Sebelum lebih jauh, kita perlu sepakat bahwa tinggi-pendeknya badan mereka sepenuhnya di luar kendali mereka sendiri. Sama seperti penyandang disabilitas, mereka tidak menghendaki dan tidak bisa menolak kemalangannya sendiri.
Bagaimana supaya masing-masing dari mereka mampu melihat pohon apel? Jawaban saya, orang kedua diberi satu tingkat tangga dan orang ketiga diberi dua tingkat tangga. Inilah yang saya maknai sebagai penciptaan kesetaraan peluang, bukan hasil.
Dengan memberikan bantuan lebih kepada orang kedua dan ketiga, tidak serta-merta mereka kemudian melihat pohon apel. Mungkin setelah diberi bantuan pun, kedua orang itu tetap memilih untuk mengabaikannya, dan itu berarti tidak ada kesetaraan hasil.
Di sini saya hendak mengatakan bahwa, ekonomi inklusif tidak berfokus pada kesamaan hasil, melainkan kesetaraan peluang. Merujuk pada perumpamaan pemberian nilai yang sama kepada semua murid tanpa memerhatikan prosesnya, (pemaksaan) kesamaan hasil adalah tidak adil.
Ekonomi inklusif tidak lain daripada sebuah sistem yang ramah terhadap setiap orang, dan semakin besar jerih payah seseorang, semakin bertambah pula peluang yang dimilikinya
Kendati begitu, toh kalaupun kesetaraan peluang bisa dimanfaatkan secara maksimal oleh semua subjek, maka kesamaan hasil adalah keniscayaan, bukan sesuatu yang dipaksakan. Masalah dari pemaksaan kesamaan hasil, sederhananya, bisa kita lihat pada cara rezim komunis (klasik) dalam mengatur warganya, dan kita tidak menginginkan itu.
Ekonomi Inklusif dalam Momentum Presidensi G20
Betapa pun kerap gagal, kerja sama internasional masih akan terus diperlukan. Tantangan global saat ini dan juga di masa depan menuntut kerja sama internasional dan tindakan yang jauh lebih baik untuk menghindari skenario terburuk.
Meskipun persaingan antara kekuatan besar cenderung tetap menjadi fitur dinamika global sampai jauh hari, minimal kita dapat mengurangi risiko disfungsi, yang diwujudkan dan diperkuat melalui performa kerja sama internasional saat ini terhadap ketidakstabilan global.
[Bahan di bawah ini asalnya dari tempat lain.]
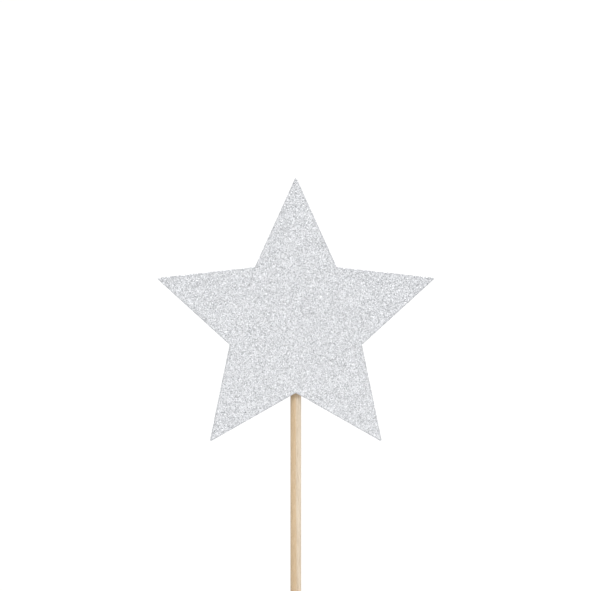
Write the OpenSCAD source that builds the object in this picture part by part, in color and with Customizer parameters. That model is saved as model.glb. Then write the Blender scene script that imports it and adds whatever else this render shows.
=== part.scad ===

Selaku Presidensi G20, sekaligus melalui prestise tuan rumah, Indonesia tidak diragukan lagi memiliki manfaat ekonomi dan hal lainnya, seperti sarana showcasing berbagai pencapaian dan kearifan Indonesia kepada dunia, serta mendukung peningkatan konsumsi domestik.
Pada dasarnya, itulah keuntungan dari domestic political management, meminjam istilah John Kirton.
Dengan demikian, dalam perspektif kacamata kuda, momentum Presidensi Indonesia secara otomatis akan membuka lebih banyak lahan ekonomi untuk digarap, dan itu berarti mendorong ekonomi inklusif pula.